Unfortunately, one of the things they don't mention very clearly is that the API Gateway has a hard timeout of 10 seconds on any execution of a Lambda function. Lambdas themselves have a timeout cap of 60 seconds, which is more than enough for most requests but I wanted to make sure the app could handle large requests as well.

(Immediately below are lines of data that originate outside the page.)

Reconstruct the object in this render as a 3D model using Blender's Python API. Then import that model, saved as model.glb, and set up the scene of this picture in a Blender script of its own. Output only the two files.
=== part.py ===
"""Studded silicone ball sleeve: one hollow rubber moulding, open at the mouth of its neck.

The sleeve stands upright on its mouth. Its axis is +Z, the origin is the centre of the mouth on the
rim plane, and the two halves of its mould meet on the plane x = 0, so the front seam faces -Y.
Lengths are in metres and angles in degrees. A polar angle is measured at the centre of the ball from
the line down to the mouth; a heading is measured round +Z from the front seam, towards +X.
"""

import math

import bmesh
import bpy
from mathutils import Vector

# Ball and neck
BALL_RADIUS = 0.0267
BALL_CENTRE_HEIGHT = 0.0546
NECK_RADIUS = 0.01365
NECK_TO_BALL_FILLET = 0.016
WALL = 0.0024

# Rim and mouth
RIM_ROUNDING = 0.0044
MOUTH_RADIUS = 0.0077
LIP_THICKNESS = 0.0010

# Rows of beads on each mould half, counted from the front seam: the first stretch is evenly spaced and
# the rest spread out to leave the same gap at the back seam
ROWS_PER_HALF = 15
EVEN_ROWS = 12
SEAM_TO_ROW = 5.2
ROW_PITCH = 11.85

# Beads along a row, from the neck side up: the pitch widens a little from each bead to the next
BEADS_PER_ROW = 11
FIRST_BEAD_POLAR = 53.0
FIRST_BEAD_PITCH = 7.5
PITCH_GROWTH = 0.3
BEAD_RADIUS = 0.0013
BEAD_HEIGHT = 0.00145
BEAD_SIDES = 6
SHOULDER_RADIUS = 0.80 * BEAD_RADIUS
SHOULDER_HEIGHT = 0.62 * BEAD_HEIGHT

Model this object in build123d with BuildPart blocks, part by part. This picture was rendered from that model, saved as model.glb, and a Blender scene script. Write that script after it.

This required a total rethink of how the app handled requests. Lambdas are able to listen to S3 events, which would allow the function to run for longer than 10 seconds if needed. Rather than have a single RESTful endpoint to make requests and get data, there are two endpoints. The first is an Amazon API Gateway endpoint to submit a load request. This happens very quickly, as it simply stores the requested pilots in S3 (after first checking to see if their data already exists and is current) as a JSON list. When the file is saved in S3, a Lambda function is triggered to load the pilots' data and store the result in a separate file.
The second part was what required the most reconsideration. The frontend now has to go out and get each pilot's data straight from S3. However, as there is not a guarantee that it will be present, the UI had to be heavily updated to wait and retry fetch and record that failed. This turned out to be fairly complex, but in the end it turned out pretty well I think!
The overall effect that this has from a user's standpoint is that the browser has to do more work and make many more requests. For typical datasets (5-10 pilots), this is not really noticeable on any device and in fact is somewhat improved over the original experience because pilots load individually instead of all at once.
For larger datasets, network I/O starts to be a bit of a bottleneck; if you are loading 100 pilots, your browser now makes 100 separate requests instead of one. From start to finish, this takes longer to complete but since individual pilots start rolling in as soon as they're ready the overall experience seems better.
But what about price? Well, let's do math:
Service | Cost |
---|---|
Lambda | $0.20 per 1 million requests + $0.00001667 per GB-sec used |
S3 Storage | $0.03 per gigabyte |
S3 Reads | $0.40 per 1 million requests |
S3 Writes | $5.00 per 1 million requests |
API Gateway | $3.50 per 1 million requests |
That's a lot of numbers, so to clarify here's what a basic request for 15 uncached pilots causes:
- 1 call to request API: $0.0000035
- 1 Lambda invocation for request, runs for average of 5 seconds at 256MB: $0.0000002 + .25 * $0.00001667 * 5 = $0.00008355
- 1 write to S3 to request load: $0.000005
- 2 Lambda invocations for load, run for an average of 15 seconds at 1024MB: $0.0000004 + $0.00001667 * 20 = $0.0005005
- 15 writes to S3: $0.000075
- 15 reads from S3 every 3 seconds over 20 seconds, tapering off over time. Let's say 55 reads: $0.000022
- Total S3 storage is roughly 200KB if they are active pilots: 0.0002 * 0.3 = 0.0000006
The grand total for this request is: $0.00069015. I could make 7244 identical requests for about 5 bucks. However, that's not counting the cached case. What if the pilots requests don't need to be loaded because they exist and are recent? Well, you can skip steps 3, 4, 5, most of 6, and 7!
- 1 call to request API: $0.0000035
- 1 Lambda invocation for request, runs for average of 5 seconds at 256MB: $0.0000002 + .25 * $0.00001667 * 5 = $0.00008355
- 15 reads from S3: $0.000006
The grand total for this request? $0.00009305. 53,734 of these requests could be made for about 5 bucks. Assuming a healthy mix of cached requests, this service could be theoretically for dozens or hundreds of people for about the price of a Taco Bell meal a month. It's actually even cheaper than that since Amazon doesn't bill for the first 1 million Lambda requests and up to 400,000 GB-seconds!
Lambdas are definitely an interesting way to build a site. The design pattern required for the backend really starts to affect how you build the frontend, which is somewhat problematic for many use cases. But considering that this application could be run for a handful of chalupas at a usage level that I would consider absurdly optimistic for this app, it's a very compelling option if you can get away with it.